Greenley’s remarks also emphasized the dual mission of national service and market competitiveness. MDA Space continues to market its SAR, robotics, and digital payload platforms globally and views government programs like RADARSAT+ as both national service and innovation accelerators. The CEO also highlighted that MDA Space’s leadership in space technology stems from its ability to deliver operational systems with proven, scalable performance.
How MDA Space’s third quarter performance reflects execution strength and long-term financial health
The latest government contract follows a robust third quarter performance by MDA Space, which reported CAD 409.8 million in quarterly revenues, up 45 percent compared to the same period last year. Adjusted EBITDA reached CAD 82.8 million with a margin of 20.2 percent, while adjusted net income grew 33 percent year-over-year to CAD 46.1 million. The firm ended the quarter with a CAD 4.4 billion order backlog, offering strong visibility into 2026 and beyond.
MDA Space completed its acquisition of SatixFy Communications Ltd. in early July 2025, which is expected to enhance its digital payload and satellite communication capabilities. In the same quarter, the firm demonstrated its AURORA platform’s satellite digital beamforming capability, a technology breakthrough that strengthens its offering in broadband satellite and 5G systems.
The company was also named “2025 Global Satellite Business of the Year” by Novaspace at the World Space Business Week held in Paris, further validating its global relevance and innovation leadership in a sector increasingly shaped by dual-use civilian and defence requirements.
Despite a year-over-year decline in operating cash flow to CAD 32.8 million, primarily due to working capital fluctuations, MDA Space maintained a conservative financial profile with a net debt-to-EBITDA ratio of just 0.3x. The balance sheet strength supported the SatixFy acquisition and leaves headroom for further strategic investment as the firm scales its manufacturing footprint and satellite delivery pipeline.

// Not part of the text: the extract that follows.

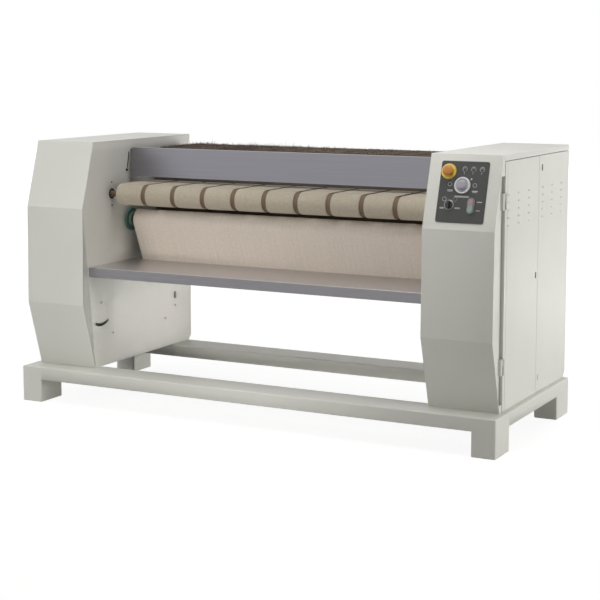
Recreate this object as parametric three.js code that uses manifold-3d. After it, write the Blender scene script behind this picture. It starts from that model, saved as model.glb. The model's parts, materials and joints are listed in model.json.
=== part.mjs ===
// Flatwork ironer: a heated drum between two sheet-metal casings on a low base.
// Linen is laid on ten feed belts, goes over the drum under a felt band, and comes back
// down a cloth apron at the front, onto a steel tray.
// Units: millimetres. X to the right, Y to the back, Z up. The floor is Z = 0.
import * as THREE from "three";
import { mergeVertices } from "three/addons/utils/BufferGeometryUtils.js";
import Module from "manifold-3d";

const wasm = await Module();
wasm.setup();

// ---------------------------------------------------------------- driving dimensions

// Clearances
const TOUCH = 0.3; // between pieces that rest on each other
const SEAM = 2; // visible seam between neighbouring panels
const RUNNING = 0.5; // radial clearance of a shaft in its bore
const SAG = 0.2; // most that a facet of a band cuts inside its true arc

// Working width
const ROLLER_LENGTH = 1400;
const ROLLER_ROOM = 48; // from a roller's end to the side plate

// Base frame
const CASING_WIDTH = 278;
const BASE_MARGIN = 24; // base beyond each casing
const BASE_DEPTH = 832;
const BASE_HEIGHT = 147;
const RAIL_HEIGHT = 52;
const RAIL_DEPTH = 142;
const LEG_WIDTH = 94;
const CHANNEL_WALL = 4;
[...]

How investor sentiment and market confidence are shaping MDA Space’s growth story
MDA Space stock (TSX: MDA) has held steady through 2025 amid volatile broader market conditions, thanks in part to consistent backlog conversion and visibility into long-term growth programs. With the Canadian government publicly backing its future involvement in RADARSAT+ and an expanding international presence, analysts believe MDA Space is in a strong position to lead in the small- to medium-class SAR satellite market.
Institutional investors have continued to show interest in MDA Space given its proven execution, multi-year revenue outlook, and increasing exposure to defence and climate resilience sectors. Analysts tracking Canadian aerospace and space tech equities describe MDA Space as one of the most investable public plays in North America’s strategic space capability segment, citing both its government ties and expanding commercial relevance.

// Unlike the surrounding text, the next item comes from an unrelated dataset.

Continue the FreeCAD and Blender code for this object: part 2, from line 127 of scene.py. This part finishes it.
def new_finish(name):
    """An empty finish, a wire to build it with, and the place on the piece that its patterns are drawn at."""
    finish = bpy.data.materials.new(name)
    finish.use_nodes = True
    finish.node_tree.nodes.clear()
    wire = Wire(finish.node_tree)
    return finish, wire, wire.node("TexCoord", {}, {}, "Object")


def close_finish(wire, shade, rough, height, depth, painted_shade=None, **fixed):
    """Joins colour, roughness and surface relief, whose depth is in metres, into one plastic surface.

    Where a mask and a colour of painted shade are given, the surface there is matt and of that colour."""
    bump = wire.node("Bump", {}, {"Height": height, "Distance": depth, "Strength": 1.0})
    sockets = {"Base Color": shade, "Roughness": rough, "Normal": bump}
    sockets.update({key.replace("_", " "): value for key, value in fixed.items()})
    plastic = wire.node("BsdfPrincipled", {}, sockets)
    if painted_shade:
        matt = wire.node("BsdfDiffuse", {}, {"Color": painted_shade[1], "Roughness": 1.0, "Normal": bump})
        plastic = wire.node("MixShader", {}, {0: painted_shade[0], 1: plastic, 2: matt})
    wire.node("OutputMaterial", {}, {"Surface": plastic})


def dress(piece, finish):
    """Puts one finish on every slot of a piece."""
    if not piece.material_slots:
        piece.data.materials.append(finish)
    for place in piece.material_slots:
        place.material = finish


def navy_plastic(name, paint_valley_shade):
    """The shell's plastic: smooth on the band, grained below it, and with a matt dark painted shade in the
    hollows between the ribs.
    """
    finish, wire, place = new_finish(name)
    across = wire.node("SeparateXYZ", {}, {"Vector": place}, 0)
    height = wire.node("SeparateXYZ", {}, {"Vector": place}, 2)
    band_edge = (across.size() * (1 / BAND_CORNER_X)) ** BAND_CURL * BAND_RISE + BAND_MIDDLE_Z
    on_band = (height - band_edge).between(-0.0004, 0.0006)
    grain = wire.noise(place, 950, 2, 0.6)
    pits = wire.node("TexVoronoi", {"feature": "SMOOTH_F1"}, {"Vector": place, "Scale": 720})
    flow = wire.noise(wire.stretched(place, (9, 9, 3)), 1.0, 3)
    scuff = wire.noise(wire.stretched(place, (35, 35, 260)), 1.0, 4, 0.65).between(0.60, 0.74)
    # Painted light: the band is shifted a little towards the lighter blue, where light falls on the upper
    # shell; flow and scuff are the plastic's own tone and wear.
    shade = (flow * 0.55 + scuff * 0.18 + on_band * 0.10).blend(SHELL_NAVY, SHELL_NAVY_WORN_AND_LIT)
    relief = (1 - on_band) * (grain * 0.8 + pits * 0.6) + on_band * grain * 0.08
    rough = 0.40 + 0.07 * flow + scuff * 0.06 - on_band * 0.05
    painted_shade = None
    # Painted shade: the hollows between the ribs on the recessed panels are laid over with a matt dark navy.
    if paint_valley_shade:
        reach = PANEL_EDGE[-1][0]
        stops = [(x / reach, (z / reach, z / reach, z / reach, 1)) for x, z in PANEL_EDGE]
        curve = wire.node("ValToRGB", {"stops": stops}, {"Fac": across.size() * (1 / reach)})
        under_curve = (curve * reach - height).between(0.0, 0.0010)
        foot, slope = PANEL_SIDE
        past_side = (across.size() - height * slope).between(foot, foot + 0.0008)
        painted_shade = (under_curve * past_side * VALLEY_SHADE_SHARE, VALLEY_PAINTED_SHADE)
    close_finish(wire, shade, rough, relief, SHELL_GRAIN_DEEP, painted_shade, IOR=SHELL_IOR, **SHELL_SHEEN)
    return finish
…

What to expect next as MDA Space advances its SAR and satellite portfolio into 2026
Looking ahead, MDA Space reaffirmed its 2025 revenue guidance of CAD 1.57 to 1.63 billion, representing 48 percent growth at the midpoint, and projected adjusted EBITDA of CAD 305 to 320 million. Capital expenditures for the year are expected to range between CAD 210 to 240 million, largely directed toward capacity expansion and technology development. The firm also maintained its guidance for full-year free cash flow to remain neutral to positive, reflecting disciplined capital allocation despite aggressive growth investments.
The financial outlook does not yet factor in any potential cost impact from ongoing U.S.–Canada tariff tensions, but MDA Space confirmed it is working with customers to develop mitigation strategies if needed. Final updates to guidance may follow depending on further clarity from trade regulators.
As 2026 approaches, investors and industry stakeholders will closely monitor the timing and scope of the full RCM replenishment contract, the results of the concept study for the next-gen SAR system, and commercial traction for MDA Space’s AURORA and CHORUS platforms in global markets. The firm’s ability to translate technical milestones into multiyear customer wins will likely define its trajectory across both civil and defence domains.
What are the key takeaways from MDA Space’s RADARSAT replenishment contract and Q3 2025 performance?
- MDA Space Ltd. (TSX: MDA) has been awarded a CAD 44.7 million contract by the Government of Canada to procure long-lead components for the RADARSAT Constellation Mission (RCM) replenishment satellite.
- The Canadian Space Agency intends to finalize a full build, test, and launch contract with MDA Space in 2026 as part of the CAD 1.012 billion RADARSAT+ initiative.
- A separate CAD 747,000 award was issued to MDA Space to conduct a concept study for Canada’s future national synthetic aperture radar (SAR) satellite system.
- MDA Space will use its CHORUS satellite architecture to deliver the replenishment satellite, aiming for faster delivery and cost efficiency.
- In Q3 2025, the company posted revenues of CAD 409.8 million (up 45 percent YoY) and adjusted EBITDA of CAD 82.8 million with a margin of 20.2 percent.
- Adjusted net income reached CAD 46.1 million in Q3 2025, up 33 percent from the prior year, with earnings per share rising to CAD 0.35.
- MDA Space’s order backlog stood at CAD 4.4 billion at quarter-end, providing strong revenue visibility through 2026 and beyond.
- The company reaffirmed its FY25 guidance with revenue expected to reach CAD 1.57–1.63 billion and adjusted EBITDA between CAD 305–320 million.
- Recent strategic moves include the acquisition of SatixFy Communications Ltd. and a successful demo of the AURORA platform’s beamforming capabilities.
- Investor sentiment remains positive, with institutional analysts highlighting MDA Space’s leadership in sovereign satellite infrastructure and next-generation space systems.